**What is expected:** Reproduce the full listing that appears beneath this instruction exactly.

+ + + +

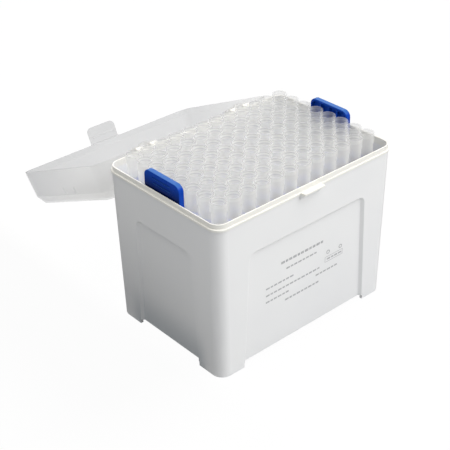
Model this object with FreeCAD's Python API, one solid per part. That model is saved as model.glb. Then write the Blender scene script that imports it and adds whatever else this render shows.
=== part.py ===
"""Box of pipette tips: a moulded box with a hinged lid, a lift-out rack and 96 tips.

Millimetres. The origin is on the ground under the middle of the box, +X runs along
the long side, -Y is the front with the catch, +Z is up. The lid is built shut and
then swung open about its hinge, which is how the part rests.
"""
import FreeCAD, Part
import math
import os

V = FreeCAD.Vector
X_AXIS, Y_AXIS, Z_AXIS = V(1, 0, 0), V(0, 1, 0), V(0, 0, 1)
ORIGIN = V(0, 0, 0)

# ---- tips -------------------------------------------------------------------
COLUMNS = 12
ROWS = 8
PITCH = 9.0                 # centre to centre, both ways
TIP_LENGTH = 83.0
COLLAR_GAP = 0.9            # between neighbouring collars
COLLAR_HEIGHT = 5.0
COLLAR_STEP = 0.35          # collar stands this far out from the sleeve below it
SOCKET_WALL = 0.7           # wall around the straight socket
SOCKET_DEPTH = 5.5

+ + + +

**Correct response:**
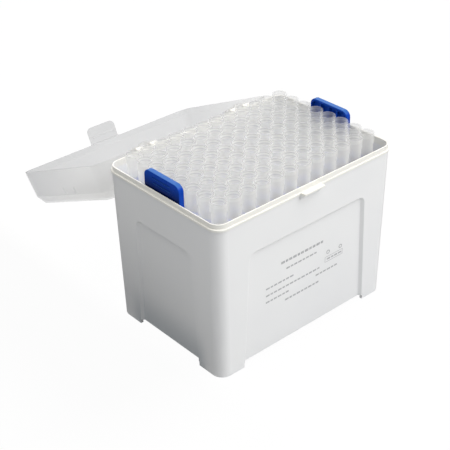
Model this object with FreeCAD's Python API, one solid per part. That model is saved as model.glb. Then write the Blender scene script that imports it and adds whatever else this render shows.
=== part.py ===
"""Box of pipette tips: a moulded box with a hinged lid, a lift-out rack and 96 tips.

Millimetres. The origin is on the ground under the middle of the box, +X runs along
the long side, -Y is the front with the catch, +Z is up. The lid is built shut and
then swung open about its hinge, which is how the part rests.
"""
import FreeCAD, Part
import math
import os

V = FreeCAD.Vector
X_AXIS, Y_AXIS, Z_AXIS = V(1, 0, 0), V(0, 1, 0), V(0, 0, 1)
ORIGIN = V(0, 0, 0)

# ---- tips -------------------------------------------------------------------
COLUMNS = 12
ROWS = 8
PITCH = 9.0                 # centre to centre, both ways
TIP_LENGTH = 83.0
COLLAR_GAP = 0.9            # between neighbouring collars
COLLAR_HEIGHT = 5.0
COLLAR_STEP = 0.35          # collar stands this far out from the sleeve below it
SOCKET_WALL = 0.7           # wall around the straight socket
SOCKET_DEPTH = 5.5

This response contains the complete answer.